Now say you use 3 of the above skills in your build. You gain a “3-set Frost” bonus. With 4 of the skills in your build, you get a “4-set Frost” bonus in addition to that. Etc. Maybe 4 is enough, I don’t know if 5 or 6 is necessary. But this is just for an example.
So if you are using Blizzard, Frost Nova, Comet, Frost Hydra, Ray of Frost, and Ice Armor, you basically become a Frost God. This way, you actually make a meaningful choice: “Do I choose between the survivability or damage of Energy Armor/Magic Weapon, or do I want the freezing power of the Freezing Set?
Note this would also be a unique “build.” Right now I’d argue there is no actually unique build for Wizards, because every build uses some combination of Energy Armor/Magic Weapon/Familiar/Teleport/Diamond Skin. With skill sets added, one Wizard (Freezing) might have completely different abilities than another Wizard (Flaming), which would make characters feel much more personalized.

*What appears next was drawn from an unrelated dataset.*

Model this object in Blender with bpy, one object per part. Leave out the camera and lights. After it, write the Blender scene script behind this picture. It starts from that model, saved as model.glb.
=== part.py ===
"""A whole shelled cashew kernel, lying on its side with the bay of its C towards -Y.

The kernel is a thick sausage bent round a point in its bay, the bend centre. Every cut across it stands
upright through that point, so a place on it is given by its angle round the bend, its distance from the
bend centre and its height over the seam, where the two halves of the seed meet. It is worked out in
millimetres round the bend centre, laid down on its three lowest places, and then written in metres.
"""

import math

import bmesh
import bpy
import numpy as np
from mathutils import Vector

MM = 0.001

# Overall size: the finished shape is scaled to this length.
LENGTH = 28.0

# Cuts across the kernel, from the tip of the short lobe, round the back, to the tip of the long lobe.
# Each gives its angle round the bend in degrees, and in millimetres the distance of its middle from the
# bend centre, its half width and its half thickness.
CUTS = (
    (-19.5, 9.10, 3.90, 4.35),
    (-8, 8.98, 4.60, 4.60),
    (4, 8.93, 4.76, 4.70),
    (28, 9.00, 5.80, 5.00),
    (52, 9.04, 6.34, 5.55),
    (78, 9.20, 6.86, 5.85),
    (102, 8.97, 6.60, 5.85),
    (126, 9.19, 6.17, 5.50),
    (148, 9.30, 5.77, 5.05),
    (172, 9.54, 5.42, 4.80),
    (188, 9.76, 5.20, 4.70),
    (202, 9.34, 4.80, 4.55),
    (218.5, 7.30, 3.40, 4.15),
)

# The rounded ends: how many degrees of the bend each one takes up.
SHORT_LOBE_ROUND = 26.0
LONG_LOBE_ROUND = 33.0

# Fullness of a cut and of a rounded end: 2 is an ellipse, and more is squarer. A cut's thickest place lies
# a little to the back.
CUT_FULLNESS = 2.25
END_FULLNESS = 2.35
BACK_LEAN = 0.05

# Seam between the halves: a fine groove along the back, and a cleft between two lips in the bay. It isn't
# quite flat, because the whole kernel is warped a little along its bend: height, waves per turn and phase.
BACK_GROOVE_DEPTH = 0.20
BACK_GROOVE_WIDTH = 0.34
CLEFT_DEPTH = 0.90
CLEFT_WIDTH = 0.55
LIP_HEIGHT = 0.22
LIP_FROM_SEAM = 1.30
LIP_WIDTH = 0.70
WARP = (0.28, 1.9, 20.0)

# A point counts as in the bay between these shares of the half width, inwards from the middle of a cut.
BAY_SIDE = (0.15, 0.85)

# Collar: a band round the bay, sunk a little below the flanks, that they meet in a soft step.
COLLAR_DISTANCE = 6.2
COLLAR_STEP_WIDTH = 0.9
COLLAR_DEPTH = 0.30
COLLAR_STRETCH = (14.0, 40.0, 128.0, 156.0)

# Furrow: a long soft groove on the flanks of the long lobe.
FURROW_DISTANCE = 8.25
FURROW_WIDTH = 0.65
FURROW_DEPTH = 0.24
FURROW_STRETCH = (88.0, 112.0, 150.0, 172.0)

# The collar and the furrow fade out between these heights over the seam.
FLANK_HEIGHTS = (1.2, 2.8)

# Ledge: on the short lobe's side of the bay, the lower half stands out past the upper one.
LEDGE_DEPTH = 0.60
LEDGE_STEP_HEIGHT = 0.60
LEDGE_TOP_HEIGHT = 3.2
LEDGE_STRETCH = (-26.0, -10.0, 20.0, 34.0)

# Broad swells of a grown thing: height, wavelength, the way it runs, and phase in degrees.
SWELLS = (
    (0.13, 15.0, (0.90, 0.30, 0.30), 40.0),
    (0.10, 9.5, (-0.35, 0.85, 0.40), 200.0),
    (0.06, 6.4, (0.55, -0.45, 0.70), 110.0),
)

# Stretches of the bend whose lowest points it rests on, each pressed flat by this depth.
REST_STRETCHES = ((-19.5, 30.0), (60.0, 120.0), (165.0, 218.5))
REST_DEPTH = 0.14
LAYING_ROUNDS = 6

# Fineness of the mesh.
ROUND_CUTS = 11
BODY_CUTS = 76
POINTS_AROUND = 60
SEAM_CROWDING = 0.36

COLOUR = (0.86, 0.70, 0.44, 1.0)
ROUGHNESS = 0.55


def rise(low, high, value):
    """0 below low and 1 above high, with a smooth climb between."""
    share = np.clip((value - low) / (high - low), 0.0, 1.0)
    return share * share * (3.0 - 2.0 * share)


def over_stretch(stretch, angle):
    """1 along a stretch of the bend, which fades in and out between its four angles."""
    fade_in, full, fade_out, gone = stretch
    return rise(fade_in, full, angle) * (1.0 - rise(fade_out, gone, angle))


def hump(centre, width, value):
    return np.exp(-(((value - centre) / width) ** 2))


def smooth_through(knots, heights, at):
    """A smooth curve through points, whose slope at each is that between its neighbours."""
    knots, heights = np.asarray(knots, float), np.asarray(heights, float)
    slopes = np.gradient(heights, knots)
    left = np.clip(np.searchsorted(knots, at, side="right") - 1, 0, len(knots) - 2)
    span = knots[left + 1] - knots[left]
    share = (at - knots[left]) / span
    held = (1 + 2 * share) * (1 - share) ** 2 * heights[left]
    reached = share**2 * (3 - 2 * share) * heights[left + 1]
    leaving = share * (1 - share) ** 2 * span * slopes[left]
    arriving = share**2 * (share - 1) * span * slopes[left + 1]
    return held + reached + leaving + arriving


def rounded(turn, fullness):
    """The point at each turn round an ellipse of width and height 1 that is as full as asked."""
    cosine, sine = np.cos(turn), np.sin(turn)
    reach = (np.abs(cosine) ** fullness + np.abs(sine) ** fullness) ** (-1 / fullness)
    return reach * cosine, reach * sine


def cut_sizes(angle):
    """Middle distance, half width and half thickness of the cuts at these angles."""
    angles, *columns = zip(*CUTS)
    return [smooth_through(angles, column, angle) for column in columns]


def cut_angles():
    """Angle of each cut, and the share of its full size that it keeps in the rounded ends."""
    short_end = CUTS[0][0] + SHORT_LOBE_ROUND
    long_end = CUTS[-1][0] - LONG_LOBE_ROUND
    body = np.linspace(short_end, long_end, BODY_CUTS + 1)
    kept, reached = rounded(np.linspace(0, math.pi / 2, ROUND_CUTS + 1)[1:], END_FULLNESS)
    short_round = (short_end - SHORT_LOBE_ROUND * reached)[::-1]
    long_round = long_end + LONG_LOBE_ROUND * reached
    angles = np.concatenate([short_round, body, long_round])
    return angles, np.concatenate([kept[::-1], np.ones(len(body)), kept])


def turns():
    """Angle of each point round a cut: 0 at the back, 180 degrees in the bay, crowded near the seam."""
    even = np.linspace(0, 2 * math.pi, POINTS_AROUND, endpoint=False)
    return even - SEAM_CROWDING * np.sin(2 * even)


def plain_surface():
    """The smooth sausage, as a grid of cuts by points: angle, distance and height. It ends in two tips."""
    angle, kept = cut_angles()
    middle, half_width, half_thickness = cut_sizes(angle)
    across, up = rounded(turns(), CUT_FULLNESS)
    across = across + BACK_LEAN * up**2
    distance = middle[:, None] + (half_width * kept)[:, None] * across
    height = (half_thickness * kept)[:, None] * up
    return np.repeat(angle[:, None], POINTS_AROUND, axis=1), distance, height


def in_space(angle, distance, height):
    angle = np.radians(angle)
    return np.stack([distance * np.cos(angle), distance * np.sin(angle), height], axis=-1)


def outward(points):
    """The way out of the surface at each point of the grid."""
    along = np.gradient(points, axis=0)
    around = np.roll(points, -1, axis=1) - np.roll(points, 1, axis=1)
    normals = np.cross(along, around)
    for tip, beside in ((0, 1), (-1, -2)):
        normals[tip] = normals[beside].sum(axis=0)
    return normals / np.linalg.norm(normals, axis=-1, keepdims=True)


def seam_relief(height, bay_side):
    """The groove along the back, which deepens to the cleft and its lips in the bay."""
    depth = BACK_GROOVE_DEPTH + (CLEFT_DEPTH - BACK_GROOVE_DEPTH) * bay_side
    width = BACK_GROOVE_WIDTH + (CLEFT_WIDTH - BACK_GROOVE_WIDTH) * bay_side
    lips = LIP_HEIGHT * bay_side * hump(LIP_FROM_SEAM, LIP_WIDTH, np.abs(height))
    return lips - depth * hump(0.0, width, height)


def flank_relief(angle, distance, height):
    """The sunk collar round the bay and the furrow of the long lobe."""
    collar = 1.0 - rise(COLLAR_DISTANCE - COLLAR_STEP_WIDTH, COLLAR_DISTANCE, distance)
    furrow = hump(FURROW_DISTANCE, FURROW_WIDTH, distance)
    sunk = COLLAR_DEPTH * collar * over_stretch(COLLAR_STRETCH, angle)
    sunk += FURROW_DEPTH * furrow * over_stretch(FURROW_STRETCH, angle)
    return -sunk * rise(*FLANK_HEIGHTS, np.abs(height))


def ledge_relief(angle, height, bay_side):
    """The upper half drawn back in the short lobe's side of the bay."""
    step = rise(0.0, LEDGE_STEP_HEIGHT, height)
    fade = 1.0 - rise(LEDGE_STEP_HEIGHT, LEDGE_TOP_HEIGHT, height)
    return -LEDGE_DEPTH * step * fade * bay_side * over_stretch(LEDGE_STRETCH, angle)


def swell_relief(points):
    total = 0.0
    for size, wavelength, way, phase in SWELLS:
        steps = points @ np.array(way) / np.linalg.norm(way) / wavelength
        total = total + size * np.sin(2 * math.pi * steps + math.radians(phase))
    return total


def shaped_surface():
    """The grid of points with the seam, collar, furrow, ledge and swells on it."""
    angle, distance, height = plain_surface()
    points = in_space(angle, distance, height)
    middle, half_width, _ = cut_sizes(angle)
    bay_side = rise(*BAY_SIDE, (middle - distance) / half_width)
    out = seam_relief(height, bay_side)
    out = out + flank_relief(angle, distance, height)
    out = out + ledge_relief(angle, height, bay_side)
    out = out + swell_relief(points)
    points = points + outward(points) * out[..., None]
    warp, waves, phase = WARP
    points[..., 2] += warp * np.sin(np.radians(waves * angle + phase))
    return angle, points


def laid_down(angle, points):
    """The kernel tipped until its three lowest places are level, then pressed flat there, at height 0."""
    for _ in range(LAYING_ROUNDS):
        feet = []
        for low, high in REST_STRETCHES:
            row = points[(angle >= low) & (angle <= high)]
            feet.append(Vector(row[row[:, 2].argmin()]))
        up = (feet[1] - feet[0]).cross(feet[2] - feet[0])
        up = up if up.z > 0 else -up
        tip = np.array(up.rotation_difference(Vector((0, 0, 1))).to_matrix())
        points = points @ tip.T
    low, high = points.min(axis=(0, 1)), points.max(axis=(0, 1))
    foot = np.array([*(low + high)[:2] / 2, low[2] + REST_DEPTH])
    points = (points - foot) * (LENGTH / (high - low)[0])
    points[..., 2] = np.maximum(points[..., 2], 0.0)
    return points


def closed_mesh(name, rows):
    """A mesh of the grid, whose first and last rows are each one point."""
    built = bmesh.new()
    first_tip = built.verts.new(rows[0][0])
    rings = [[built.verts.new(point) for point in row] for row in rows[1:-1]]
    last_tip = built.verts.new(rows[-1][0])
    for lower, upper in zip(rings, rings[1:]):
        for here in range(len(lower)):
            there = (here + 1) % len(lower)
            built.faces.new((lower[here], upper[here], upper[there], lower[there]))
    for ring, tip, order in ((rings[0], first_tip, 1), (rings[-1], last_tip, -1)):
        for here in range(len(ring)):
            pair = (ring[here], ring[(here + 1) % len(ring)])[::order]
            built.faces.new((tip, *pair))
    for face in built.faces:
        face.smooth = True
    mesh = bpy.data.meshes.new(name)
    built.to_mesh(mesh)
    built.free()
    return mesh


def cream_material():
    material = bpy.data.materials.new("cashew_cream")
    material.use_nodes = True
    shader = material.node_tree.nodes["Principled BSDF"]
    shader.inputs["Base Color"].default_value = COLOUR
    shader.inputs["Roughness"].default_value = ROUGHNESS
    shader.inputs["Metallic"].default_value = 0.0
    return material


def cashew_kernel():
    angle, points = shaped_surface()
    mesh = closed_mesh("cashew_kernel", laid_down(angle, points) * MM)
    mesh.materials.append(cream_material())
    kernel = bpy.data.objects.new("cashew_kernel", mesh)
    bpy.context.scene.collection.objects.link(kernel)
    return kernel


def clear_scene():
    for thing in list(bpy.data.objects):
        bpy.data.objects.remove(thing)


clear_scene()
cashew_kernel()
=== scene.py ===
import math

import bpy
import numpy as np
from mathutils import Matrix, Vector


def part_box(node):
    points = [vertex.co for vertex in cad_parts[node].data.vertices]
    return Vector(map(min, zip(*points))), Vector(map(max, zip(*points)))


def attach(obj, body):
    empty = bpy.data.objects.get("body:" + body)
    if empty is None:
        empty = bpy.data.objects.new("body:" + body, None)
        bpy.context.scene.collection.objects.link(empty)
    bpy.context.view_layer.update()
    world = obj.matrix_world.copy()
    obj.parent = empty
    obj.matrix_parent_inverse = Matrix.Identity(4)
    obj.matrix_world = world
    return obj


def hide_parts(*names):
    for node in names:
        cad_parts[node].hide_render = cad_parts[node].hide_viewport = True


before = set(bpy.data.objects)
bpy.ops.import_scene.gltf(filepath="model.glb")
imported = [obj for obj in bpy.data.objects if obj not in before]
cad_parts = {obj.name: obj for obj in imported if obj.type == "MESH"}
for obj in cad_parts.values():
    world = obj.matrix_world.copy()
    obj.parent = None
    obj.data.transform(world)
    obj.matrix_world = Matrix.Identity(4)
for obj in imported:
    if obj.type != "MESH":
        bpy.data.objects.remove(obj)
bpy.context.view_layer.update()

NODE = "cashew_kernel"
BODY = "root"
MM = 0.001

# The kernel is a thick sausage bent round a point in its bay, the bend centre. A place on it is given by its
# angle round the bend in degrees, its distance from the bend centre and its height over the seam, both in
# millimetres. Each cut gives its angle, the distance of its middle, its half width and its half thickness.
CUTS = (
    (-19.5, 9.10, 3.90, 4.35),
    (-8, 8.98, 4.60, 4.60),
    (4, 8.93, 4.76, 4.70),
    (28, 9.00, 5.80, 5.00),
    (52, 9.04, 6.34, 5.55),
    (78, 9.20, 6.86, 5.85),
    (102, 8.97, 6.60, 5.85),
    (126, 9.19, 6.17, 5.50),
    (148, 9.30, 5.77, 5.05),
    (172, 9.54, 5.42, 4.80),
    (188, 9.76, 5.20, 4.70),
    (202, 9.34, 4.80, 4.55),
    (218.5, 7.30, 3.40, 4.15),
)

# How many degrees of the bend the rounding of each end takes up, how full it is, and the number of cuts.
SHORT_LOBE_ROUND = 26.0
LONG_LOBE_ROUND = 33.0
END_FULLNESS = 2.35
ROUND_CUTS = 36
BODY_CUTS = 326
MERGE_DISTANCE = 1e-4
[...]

This also makes respec’ing feel like you actually change something fundamental about your character, not just change around 2 skill slots and leave the other 4 alone.

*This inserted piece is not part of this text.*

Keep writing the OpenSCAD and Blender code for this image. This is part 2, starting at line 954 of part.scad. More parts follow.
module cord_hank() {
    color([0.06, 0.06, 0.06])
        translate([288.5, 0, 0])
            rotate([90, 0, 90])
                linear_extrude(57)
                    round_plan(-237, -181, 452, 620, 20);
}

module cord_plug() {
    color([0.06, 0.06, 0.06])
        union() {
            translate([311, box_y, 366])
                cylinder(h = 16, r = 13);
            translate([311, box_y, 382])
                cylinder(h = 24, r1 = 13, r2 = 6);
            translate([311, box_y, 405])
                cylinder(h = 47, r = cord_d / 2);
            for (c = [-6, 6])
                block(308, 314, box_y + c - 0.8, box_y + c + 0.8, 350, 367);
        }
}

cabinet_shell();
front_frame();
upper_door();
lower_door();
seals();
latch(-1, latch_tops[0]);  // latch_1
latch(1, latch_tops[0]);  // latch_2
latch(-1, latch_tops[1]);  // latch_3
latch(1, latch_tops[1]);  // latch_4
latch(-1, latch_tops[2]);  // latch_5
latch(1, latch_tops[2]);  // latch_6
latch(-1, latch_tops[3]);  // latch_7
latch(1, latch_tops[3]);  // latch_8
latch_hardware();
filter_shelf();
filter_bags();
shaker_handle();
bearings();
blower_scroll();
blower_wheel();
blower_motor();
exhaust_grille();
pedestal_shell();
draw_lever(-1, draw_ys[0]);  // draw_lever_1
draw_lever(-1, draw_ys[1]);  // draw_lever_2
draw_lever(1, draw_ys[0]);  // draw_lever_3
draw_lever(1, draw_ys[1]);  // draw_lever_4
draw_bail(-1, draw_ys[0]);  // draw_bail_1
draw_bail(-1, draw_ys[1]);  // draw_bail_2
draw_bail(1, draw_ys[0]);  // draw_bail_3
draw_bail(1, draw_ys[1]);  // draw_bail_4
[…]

I call this paradigm “Builds, not spells.” We should be playing different builds, not the same build framework with different color animations for our attacks. Right now spells like Energy Armor/Force Weapon/Teleport/Familiar/Diamond Skin for Wizards, and to some degree, War Cry/Battle Rage for Barbarians, Serenity/Breath of Heaven for Monks, Spirit Walk for Witch Doctors, and Smoke Screen/Shadow Power for Demon Hunters, make it so that no build actually feels unique, as they all overlap spells.
Summary:
* D3’s skill system solves a couple big problems of the D2 skill system, but it retains none of the greatness that the D2 system had.
* How to fix: Epic buff to character base stats, more interesting items, and some way of adding synergies to skills and promoting “builds” instead of “spells.”